- [Set exercise]
Take each line that has the word "This" and return it.

- [Raw records]
==*==

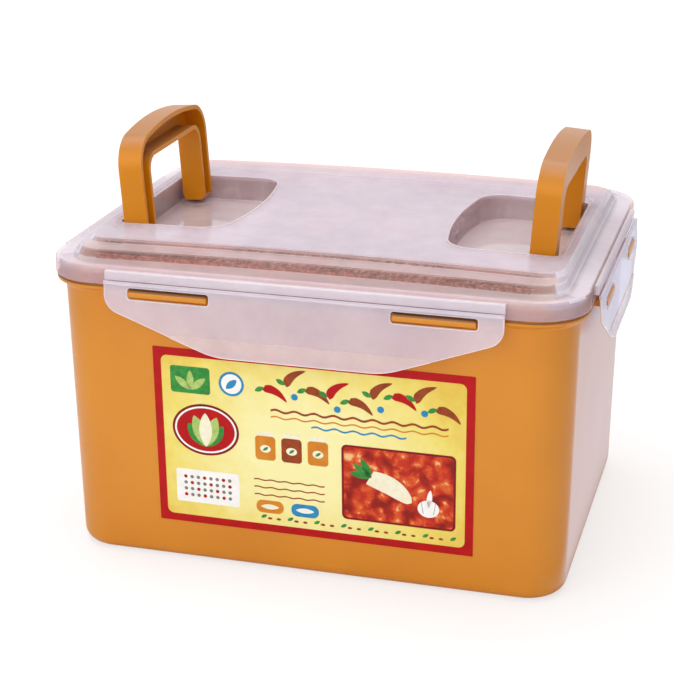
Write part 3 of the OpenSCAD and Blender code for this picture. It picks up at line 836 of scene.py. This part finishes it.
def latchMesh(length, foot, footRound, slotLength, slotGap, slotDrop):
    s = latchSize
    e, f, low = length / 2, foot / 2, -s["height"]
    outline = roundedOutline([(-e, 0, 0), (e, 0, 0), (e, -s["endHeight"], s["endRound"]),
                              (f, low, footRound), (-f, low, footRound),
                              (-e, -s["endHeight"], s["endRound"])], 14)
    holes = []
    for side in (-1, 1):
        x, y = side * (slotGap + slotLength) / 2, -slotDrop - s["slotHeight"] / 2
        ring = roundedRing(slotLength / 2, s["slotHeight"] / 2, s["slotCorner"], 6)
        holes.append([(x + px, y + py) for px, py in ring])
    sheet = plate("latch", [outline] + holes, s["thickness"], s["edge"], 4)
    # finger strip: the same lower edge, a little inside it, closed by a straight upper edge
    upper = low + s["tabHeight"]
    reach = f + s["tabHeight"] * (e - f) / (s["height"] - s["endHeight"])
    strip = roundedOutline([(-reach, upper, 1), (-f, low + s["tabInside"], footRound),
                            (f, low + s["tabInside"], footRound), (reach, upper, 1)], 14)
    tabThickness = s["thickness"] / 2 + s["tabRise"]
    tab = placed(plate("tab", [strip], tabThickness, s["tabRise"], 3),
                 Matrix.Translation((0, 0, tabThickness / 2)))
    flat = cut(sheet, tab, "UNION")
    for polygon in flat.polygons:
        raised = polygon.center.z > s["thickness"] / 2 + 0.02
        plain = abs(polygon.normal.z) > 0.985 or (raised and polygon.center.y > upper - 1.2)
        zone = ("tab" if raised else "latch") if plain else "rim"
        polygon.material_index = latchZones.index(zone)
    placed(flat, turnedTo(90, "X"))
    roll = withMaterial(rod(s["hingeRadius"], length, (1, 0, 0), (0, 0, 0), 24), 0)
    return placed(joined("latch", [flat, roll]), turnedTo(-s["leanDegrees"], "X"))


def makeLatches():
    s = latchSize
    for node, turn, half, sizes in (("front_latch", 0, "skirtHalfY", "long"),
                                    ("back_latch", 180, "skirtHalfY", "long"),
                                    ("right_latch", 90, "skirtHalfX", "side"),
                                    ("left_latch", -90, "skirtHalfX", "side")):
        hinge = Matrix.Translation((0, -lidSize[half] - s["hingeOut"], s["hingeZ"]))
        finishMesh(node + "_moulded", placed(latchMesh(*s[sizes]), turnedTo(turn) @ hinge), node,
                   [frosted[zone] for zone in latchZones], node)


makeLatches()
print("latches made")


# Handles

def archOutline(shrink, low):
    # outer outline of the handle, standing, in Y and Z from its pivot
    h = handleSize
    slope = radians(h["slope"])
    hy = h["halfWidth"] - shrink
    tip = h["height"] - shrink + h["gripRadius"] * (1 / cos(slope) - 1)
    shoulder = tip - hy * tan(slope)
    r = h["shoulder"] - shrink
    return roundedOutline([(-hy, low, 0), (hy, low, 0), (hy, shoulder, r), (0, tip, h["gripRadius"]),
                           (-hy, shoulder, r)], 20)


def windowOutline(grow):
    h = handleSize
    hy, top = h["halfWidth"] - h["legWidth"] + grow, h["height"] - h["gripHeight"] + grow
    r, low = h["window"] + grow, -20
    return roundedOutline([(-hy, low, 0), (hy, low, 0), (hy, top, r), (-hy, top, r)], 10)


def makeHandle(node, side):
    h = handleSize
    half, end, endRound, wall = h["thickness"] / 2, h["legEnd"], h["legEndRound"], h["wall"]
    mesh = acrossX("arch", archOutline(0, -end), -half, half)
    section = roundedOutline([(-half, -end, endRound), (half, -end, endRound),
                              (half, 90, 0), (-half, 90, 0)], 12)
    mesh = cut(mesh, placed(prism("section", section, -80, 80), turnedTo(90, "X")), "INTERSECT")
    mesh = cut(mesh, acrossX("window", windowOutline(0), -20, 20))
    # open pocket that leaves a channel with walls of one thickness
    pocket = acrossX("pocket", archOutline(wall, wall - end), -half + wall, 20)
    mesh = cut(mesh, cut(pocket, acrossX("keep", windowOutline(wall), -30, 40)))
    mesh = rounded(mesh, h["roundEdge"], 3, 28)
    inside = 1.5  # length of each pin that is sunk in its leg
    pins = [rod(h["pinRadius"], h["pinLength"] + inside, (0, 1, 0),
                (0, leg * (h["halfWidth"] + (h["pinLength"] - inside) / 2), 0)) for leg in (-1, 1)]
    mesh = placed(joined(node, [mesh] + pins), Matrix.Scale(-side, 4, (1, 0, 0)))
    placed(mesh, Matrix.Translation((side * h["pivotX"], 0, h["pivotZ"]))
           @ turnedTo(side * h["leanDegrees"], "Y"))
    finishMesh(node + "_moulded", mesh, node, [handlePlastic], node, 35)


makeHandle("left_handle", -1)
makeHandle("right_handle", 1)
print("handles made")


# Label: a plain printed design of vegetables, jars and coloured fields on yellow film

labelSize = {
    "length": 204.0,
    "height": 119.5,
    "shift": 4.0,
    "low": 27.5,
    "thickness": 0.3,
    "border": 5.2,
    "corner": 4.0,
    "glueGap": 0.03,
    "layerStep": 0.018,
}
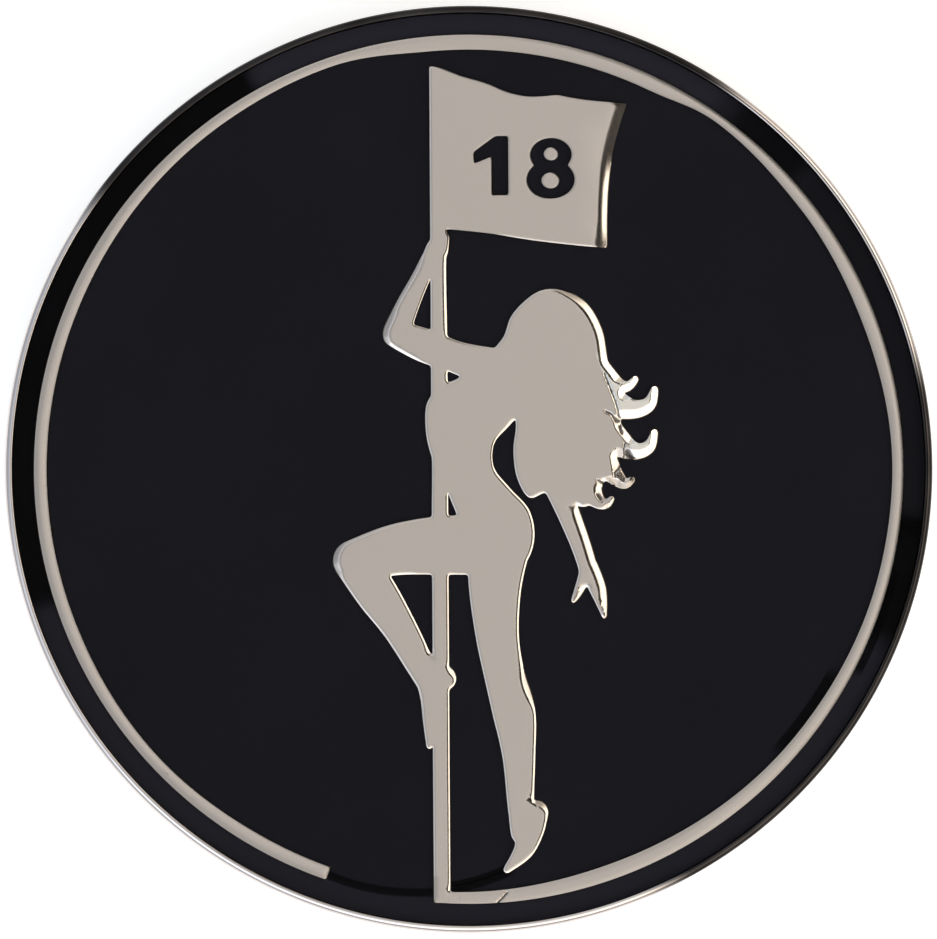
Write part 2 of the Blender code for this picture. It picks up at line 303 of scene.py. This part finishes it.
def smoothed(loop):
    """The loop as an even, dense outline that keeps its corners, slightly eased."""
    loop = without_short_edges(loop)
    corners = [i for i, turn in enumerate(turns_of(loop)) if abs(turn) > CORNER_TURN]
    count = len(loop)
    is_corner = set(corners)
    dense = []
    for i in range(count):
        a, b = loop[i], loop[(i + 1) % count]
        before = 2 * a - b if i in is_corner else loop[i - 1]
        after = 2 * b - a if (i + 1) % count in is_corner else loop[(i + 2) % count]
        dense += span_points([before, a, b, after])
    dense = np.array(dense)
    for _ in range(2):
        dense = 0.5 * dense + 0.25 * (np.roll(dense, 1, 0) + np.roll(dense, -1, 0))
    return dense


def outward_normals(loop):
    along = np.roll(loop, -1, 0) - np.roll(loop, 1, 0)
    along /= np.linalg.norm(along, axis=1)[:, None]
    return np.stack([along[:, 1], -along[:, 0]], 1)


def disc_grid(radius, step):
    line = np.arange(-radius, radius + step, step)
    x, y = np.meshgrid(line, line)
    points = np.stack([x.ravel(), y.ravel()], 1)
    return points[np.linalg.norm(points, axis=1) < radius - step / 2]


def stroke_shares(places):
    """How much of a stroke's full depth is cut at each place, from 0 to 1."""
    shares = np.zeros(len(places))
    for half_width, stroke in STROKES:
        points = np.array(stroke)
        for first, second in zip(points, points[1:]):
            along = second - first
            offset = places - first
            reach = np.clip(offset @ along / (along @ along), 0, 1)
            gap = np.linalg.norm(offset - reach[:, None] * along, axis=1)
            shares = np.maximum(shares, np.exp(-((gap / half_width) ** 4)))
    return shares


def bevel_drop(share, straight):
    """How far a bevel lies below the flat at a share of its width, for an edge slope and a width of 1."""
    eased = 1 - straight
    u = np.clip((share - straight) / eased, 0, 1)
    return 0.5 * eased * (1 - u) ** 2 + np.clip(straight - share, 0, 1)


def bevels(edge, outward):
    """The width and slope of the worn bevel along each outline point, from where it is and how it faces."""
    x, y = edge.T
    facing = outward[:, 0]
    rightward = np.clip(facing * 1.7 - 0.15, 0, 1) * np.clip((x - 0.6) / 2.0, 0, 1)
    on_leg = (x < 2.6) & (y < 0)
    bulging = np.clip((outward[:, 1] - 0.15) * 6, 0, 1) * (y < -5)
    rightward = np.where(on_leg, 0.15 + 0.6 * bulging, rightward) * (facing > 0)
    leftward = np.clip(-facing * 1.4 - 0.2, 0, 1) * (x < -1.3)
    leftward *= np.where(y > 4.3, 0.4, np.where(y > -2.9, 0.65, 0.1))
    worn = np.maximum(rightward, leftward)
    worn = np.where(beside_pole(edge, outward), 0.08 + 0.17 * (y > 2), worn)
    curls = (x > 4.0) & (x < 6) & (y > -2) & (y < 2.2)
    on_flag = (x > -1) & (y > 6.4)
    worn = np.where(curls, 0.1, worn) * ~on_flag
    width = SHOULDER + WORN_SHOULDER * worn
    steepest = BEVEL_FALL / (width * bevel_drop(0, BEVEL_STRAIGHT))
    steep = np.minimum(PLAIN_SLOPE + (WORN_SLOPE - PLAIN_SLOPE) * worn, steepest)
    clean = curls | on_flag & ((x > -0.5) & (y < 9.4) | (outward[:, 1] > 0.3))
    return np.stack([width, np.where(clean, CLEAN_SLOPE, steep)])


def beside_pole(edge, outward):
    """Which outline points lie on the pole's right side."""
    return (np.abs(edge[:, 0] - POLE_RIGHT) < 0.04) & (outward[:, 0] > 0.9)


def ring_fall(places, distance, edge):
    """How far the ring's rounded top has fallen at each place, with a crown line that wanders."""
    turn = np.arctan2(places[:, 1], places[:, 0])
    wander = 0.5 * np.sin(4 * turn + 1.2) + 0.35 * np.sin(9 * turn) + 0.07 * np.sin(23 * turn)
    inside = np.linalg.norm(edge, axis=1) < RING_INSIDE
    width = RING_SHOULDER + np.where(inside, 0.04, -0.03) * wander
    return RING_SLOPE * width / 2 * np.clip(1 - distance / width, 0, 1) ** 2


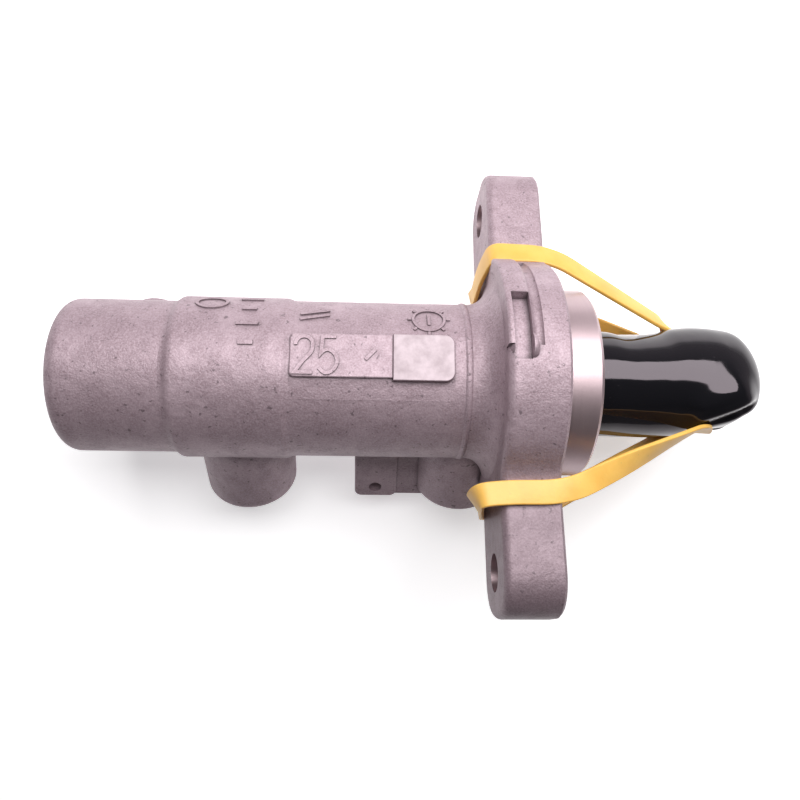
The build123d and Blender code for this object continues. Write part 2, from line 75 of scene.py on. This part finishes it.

==*==

- [Reply]
Write part 3 of the OpenSCAD and Blender code for this picture. It picks up at line 836 of scene.py. This part finishes it.
Write part 2 of the Blender code for this picture. It picks up at line 303 of scene.py. This part finishes it.
The build123d and Blender code for this object continues. Write part 2, from line 75 of scene.py on. This part finishes it.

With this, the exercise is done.